In workers’ compensation cases, case managers should consider statistics showing that injured employees who start taking short-term prescription opioids have three times the claim costs — from $13,000 to $39,000 — as workers who are prescribed over-the-counter pain medications, Fraser says.
“Yet when that same employee is prescribed a long-acting opioid, the claim costs explode to $117,000,” Fraser adds.
Case managers also should consider quality-of-life issues faced by patients who use opioids for chronic pain, Fraser says.
“We are patient advocates, and you are not a patient advocate if you don’t address this issue,” Fraser says.
For example, case managers can educate patients about pain therapies that do not involve opioids.
“We can be experts and resources for our patients about other pain therapies that might be appropriate or prescribed when the physician is moving away from opioids,” Bankston says. “We need to be aware of pain therapy, physical therapy, counseling, and other medication therapies other than opioids.”
The CDC’s guidelines highlight the importance of medication reconciliation. “Medication reconciliation is something we do every time we encounter a patient, whether in the home, community, or acute care setting at the hospital,” Bankston says. “We want to make sure we have a clear picture of what kind of medication the patient has, which prescribers are involved, and reconciling these before we transition the patient to another setting.”
One way providers can make certain patients are not abusing opioids through using different prescribers and pharmacies is to access state prescription drug monitoring program (PDMP) data, Bankston says.
A PDMP is a statewide electronic database that can be used to identify and prevent drug abuse and diversion.
“A lot of times, what we run into is there are multiple prescribers,” Bankston explains. “A patient might use multiple pharmacies, and this could lead to a lot of problems with miscommunication and overprescribing.”
Using the PDMP is a way providers and institutions can gain a clearer picture of what’s going on with a patient’s opioid use, she adds.
Case managers also can assist with monitoring patients who are prescribed opioids to make sure they are benefiting from the drug, including having improved pain and function, Bankston says.
“At the same time, case managers need to be prepared and make sure they understand the guidelines, recognize problems, and focus on medication reconciliation,” Bankston says.
As physicians begin to change opioid prescribing habits in response to the CDC guidelines and media attention on the issue of prescription opioid abuse and overdoses, case managers have another helpful role to play: “We understand the community resources available to the patient,” Bankston says.
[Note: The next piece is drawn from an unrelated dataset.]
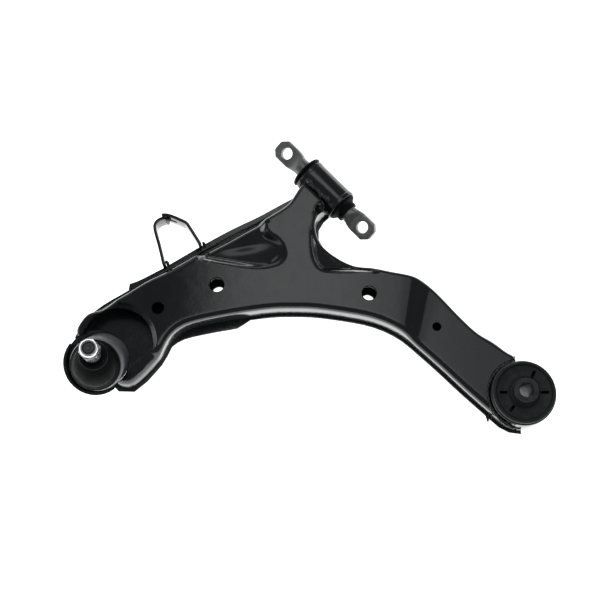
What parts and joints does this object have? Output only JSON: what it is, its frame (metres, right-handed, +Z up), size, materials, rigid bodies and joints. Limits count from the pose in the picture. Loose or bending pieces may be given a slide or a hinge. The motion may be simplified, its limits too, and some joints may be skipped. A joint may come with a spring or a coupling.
{
  "type": "suspension control arm",
  "caption": "Pressed-steel lower suspension control arm with ball joint, cross-bar front bush, upright rear bush and an edge bracket.",
  "frame": {"origin": "centre of the base of the bounding box; the arm lies on its lower side", "axes": "+X from the ball joint towards the rear bush, +Y towards the front bush, +Z up out of the top face, the way the ball stud points"},
  "size_m": [0.503, 0.3146, 0.1013],
  "materials": {
    "black_paint": "gloss black paint with faint orange peel",
    "bare_steel": "satin, lightly rolled",
    "zinc": "bright zinc plating",
    "rubber": "matte black",
    "plastic": "moulded bearing plastic",
    "clip_steel": "dark spring steel"
  },
  "bodies": {
    "arm": {"upper_shell": "black_paint", "lower_shell": "black_paint", "front_bush_tube": "black_paint", "front_bush_outer_sleeve": "bare_steel", "front_bush_rubber": "rubber", "rear_bush_ring": "black_paint", "rear_bush_outer_sleeve": "bare_steel", "rear_bush_rubber": "rubber", "ball_joint_housing": "black_paint", "ball_joint_seat": "plastic", "ball_joint_end_cap": "bare_steel", "dust_boot": "rubber", "boot_lower_ring": "clip_steel", "bracket_left_strip": "black_paint", "bracket_right_strip": "black_paint", "weld_neck_bead": "black_paint", "weld_rear_ring_bead": "black_paint", "weld_bracket_left_bead": "black_paint", "weld_bracket_right_bead": "black_paint", "weld_bracket_lap_bead": "black_paint", "weld_seam_south": "black_paint", "weld_seam_north": "black_paint", "weld_seam_west": "black_paint"},
    "front_bar": {"front_bush_bar": "bare_steel"},
    "rear_sleeve": {"rear_bush_inner_sleeve": "bare_steel"},
    "stud_swivel": {"boot_upper_ring": "clip_steel"},
    "stud": {"ball_stud": "bare_steel", "lock_nut": "zinc", "lock_nut_insert": "plastic"}
  },
  "joints": [
    {"name": "front_bar_turn", "type": "hinge", "parent": "arm", "child": "front_bar", "pos_m": [0.0192, 0.10178, 0.0275], "axis": [0.6934, -0.7206, 0], "range_deg": [-22, 22], "stiffness_Nm_per_rad": 30, "deforming": ["front_bush_rubber"]},
    {"name": "rear_sleeve_tilt", "type": "hinge", "parent": "arm", "child": "rear_sleeve", "pos_m": [0.2183, -0.11972, 0.0295], "axis": [0.6934, -0.7206, 0], "range_deg": [-10, 10], "stiffness_Nm_per_rad": 60, "deforming": ["rear_bush_rubber"]},
    {"name": "ball_tilt", "type": "hinge", "parent": "arm", "child": "stud_swivel", "pos_m": [-0.2138, -0.08782, 0.0355], "axis": [0.6934, -0.7206, 0], "range_deg": [-6, 38], "deforming": ["dust_boot"]},
    {"name": "stud_spin", "type": "hinge", "parent": "stud_swivel", "child": "stud", "pos_m": [-0.2138, -0.08782, 0.0355], "axis": [0.02, 0.03, 0.9994], "continuous": true}
  ]
}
“So we need to make sure when we’re looking at those resources that we’re considering those that might be able to meet the needs of the patient, whether that’s a substance abuse program or a mental health provider or a pain management clinic,” she explains. “We need to have easy availability and connectivity to those providers so we can give patients choices and so that we know in advance which providers can meet those patients’ needs.”
REFERENCE
- Dowell D, Haegerich TM, Chou R. CDC guideline for prescribing opioids for chronic pain – United States, 2016. MMWR. 2016;65(1):1-49.
The Centers for Disease Control and Prevention (CDC) issued new guidelines for prescribing and managing prescription opioids in hopes of curtailing some of the nation’s more than 14,000 opioid overdose deaths each year.